Considérant que la Cour condamnera Charles B à verser à la partie civile la somme supplémentaire de 10 000 F au titre de l'article 475-1 du Code de procédure pénale et H Jan à verser au Comité National Contre le Tabagisme la somme de 10 000 F au titre des frais irrépétibles ;

Par ces motifs : LA COUR, Statuant publiquement, contradictoirement, Statuant dans la limite des appels relevés. Sur l'action publique, Confirme le jugement entrepris sur la relaxe partielle et la déclaration de culpabilité relatives à Charles B, Confirme le jugement critiqué sur la peine d'amende infligée à Charles B et en ce qu'il a déclaré le GIE E solidairement responsable du paiement de la totalité de l'amende mise à la charge de son dirigeant Charles B. Sur l'action civile, Confirme le jugement dont appel en ce qu'il a débouté le Comité National Contre le Tabagisme de ses demandes relatives à René N et mis hors de cause la société RIF. Le modifiant et l'infirmant pour le surplus, Dit que dans le cadre de la prévention Jean H a commis une faute entraînant réparation civile envers le Comité National Contre le Tabagisme, Fixe à 500 000 F le préjudice global subi par le Comité National Contre le Tabagisme, Condamne solidairement B Charles et H Jan à payer au Comité National Contre le Tabagisme la somme de 10 000 F au titre de l'article 475-1 du Code de procédure pénale.

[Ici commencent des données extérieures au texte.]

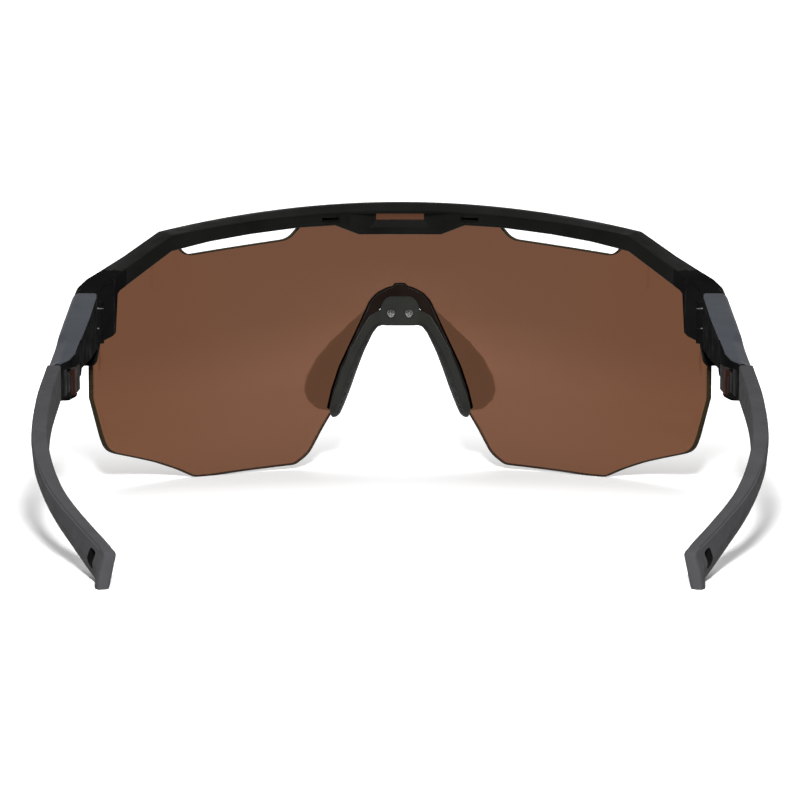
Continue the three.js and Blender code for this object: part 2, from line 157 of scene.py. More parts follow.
def cylinder(radius, x, y, low, high, sides=64):
    points, faces = lathe([(0, low), (radius, low), (radius, high), (0, high)], sides)
    return [(x + a, y + b, c) for a, b, c in points], faces


def block(x0, x1, y0, y1, z0, z1):
    return loft([[(x0, y0, z), (x1, y0, z), (x1, y1, z), (x0, y1, z)] for z in (z0, z1)])


def turned(skin, matrix):
    points, faces = skin
    return [matrix @ Vector(point) for point in points], faces


def mirrored(skin):
    return turned(skin, Matrix.Scale(-1, 4, (1, 0, 0)))


# ---- solids ----


def solid(name, skin):
    """An object with the skin's mesh, still in millimetres, its faces turned outwards."""
    points, faces = skin
    mesh = bpy.data.meshes.new(name)
    mesh.from_pydata([tuple(point) for point in points], [], faces)
    tidy = bmesh.new()
    tidy.from_mesh(mesh)
    bmesh.ops.remove_doubles(tidy, verts=tidy.verts, dist=1e-5)
    bmesh.ops.recalc_face_normals(tidy, faces=tidy.faces)
    tidy.to_mesh(mesh)
    tidy.free()
    made = bpy.data.objects.new(name, mesh)
    bpy.context.scene.collection.objects.link(made)
    return made


def bake(made):
    """Turns the object's modifiers into its mesh."""
    shaped = made.evaluated_get(bpy.context.evaluated_depsgraph_get())
    mesh = bpy.data.meshes.new_from_object(shaped)
    made.modifiers.clear()
    made.data = mesh


def combine(made, skins, operation):
    for skin in skins:
        tool = solid("tool", skin)
        modifier = made.modifiers.new("combine", "BOOLEAN")
        modifier.operation = operation
        modifier.solver = "EXACT"
        modifier.object = tool
        bake(made)
        bpy.data.objects.remove(tool)


def add(made, *skins):
    combine(made, skins, "UNION")


def cut(made, *skins):
    combine(made, skins, "DIFFERENCE")


def bevel(made, width, angle=40, segments=2):
    modifier = made.modifiers.new("bevel", "BEVEL")
    modifier.width = width
    modifier.segments = segments
    modifier.limit_method = "ANGLE"
    modifier.angle_limit = math.radians(angle)
    bake(made)


def melt(made, grain, smoothing):
    """One soft skin over everything that the object holds, as on a moulded rubber piece."""
    remesh = made.modifiers.new("remesh", "REMESH")
    remesh.mode = "VOXEL"
    remesh.voxel_size = grain
    smooth = made.modifiers.new("smooth", "SMOOTH")
    smooth.factor = 0.5
    smooth.iterations = smoothing
    bake(made)


def other_side(made, name):
    """A mirror image of a finished left piece."""
    mesh = made.data.copy()
    mesh.transform(Matrix.Scale(-1, 4, (1, 0, 0)))
    mesh.flip_normals()
    copy = bpy.data.objects.new(name, mesh)
    bpy.context.scene.collection.objects.link(copy)
    return copy


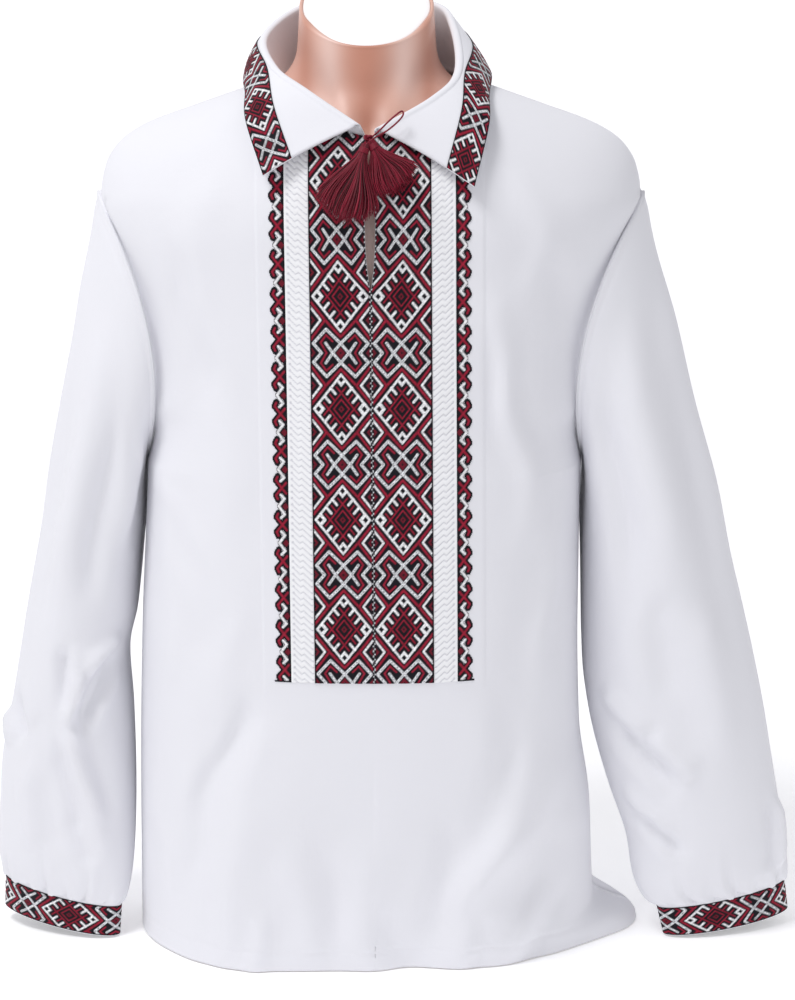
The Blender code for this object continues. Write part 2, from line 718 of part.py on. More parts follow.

Y ajoutant condamne B Charles à verser au Comité National Contre le Tabagisme la somme supplémentaire de 10 000 F au titre des frais irrépétibles en cause d'appel, Condamne Jan H à verser au Comité National Contre le Tabagisme la somme de 10 000 F au titre de l'article 474-1 du Code de procédure pénale ; Déclare GIE E civilement responsable de Charles B, Déboute le Comité National Contre le Tabagisme du surplus de ses demandes, Rejette toutes autres conclusions plus amples ou contraires, La présente décision est assujettie à un droit fixe de procédure d'un montant de 800 F dont est redevable chaque condamné.